The Stilt Sandpiper remained on show at Brownsea Island, Dorset, all week, as did the Lesser Yellowlegs just along the coast at Lodmoor. The adult Long-billed Dowitcher was again at Oare Marshes, Kent, on 16th. The Temminck's Stint was still at Pulborough Brooks, West Sussex, and the American Golden Plover was back on the Hayle Estuary, Cornwall, on 19th.
A male Eurasian Penduline Tit proved one of the more popular birds of the week after being found at Longford, Glos, on 16th. A couple of winters ago two penduline tits spent the winter at Horsebere Flood, very close to Longford, and it's tempting to suggest that this bird may be one of those.
A highlight of recent weeks, the Titchfield Haven Barred Warbler remained on show there throughout and looks set to be a good bird for 2018 listers looking to get off the mark quickly on 1 January. The only Yellow-browed Warblers reported were at Portland, Dorset, and Paignton, Devon. A thing of beauty, the first-winter Rosy Starling continued in Easington, East Yorks, to 18th.
The apparent male 'Italian' Sparrow was still in East Budleigh, Devon, and the Coues's Arctic Redpoll at Hazlewood Common, Suffolk, remained a popular and confiding fixture throughout. Another Coues's was seen intermittently at Swillington Ings, West Yorks, with a probable at Barlow Fell, Durham, on 18th.
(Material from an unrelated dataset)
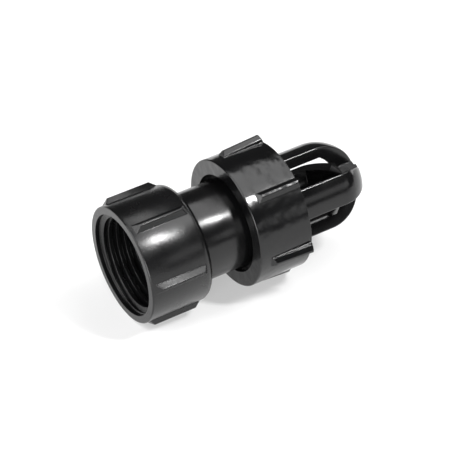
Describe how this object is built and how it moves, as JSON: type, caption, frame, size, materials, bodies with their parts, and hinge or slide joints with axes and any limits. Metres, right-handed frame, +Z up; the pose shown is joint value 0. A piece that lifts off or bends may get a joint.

There was a bizarre record of a Common Rosefinch in Stromness, Orkney, on 16th.
Last week's Pied Wheatear was still showing well at Ballymacoda, Co Cork, until the afternoon of 15th, but hasn't been seen since.
Hawfinches continue to be prominent on our news service, with 260 reports of the species carried over the seven days. Birds remain most numerous in south-east England and the Midlands, with 42 counted coming in to roost at Broxbourne Woods, Herts, on 18th.
Hawfinch, undisclosed site, Hampshire (Lee Fuller).
Western Palearctic news
Fuerteventura seems to be the 'in form' location in the region at present – the Dwarf Bittern was still showing well near Llanos Pelados all week and up to four Greater Hoopoe-Larks were discovered in the far south of the island at Punta Pesebre. In addition to this, up to four Olive-backed Pipits and five Little Buntings are wintering around Costa Calma.
Greater Hoopoe-Lark, Fuerteventura, Canary Islands (Eduardo Garcia del Rey).
Also in the Canary Islands, a Swinhoe's Storm Petrel was bizarrely picked up on a ferry between Tenerife and La Palma on 17th and was successfully released. In Cape Verde, a juvenile Black-headed Heron was at Rabil Lagoon, Boavista, on 14th. News from the Azores was sparse, with just the lingering Yellow-browed Warbler at Lagoa Azul, São Miguel.
The Grey-throated Martin remained alongside the small group of wintering Pale Martins at Jahra Pools, Kuwait, with two Crested Honey Buzzards still around. The final record of note this week was an Allen's Gallinule picked up at an undisclosed locality in Greece on 14th, although the bird later died.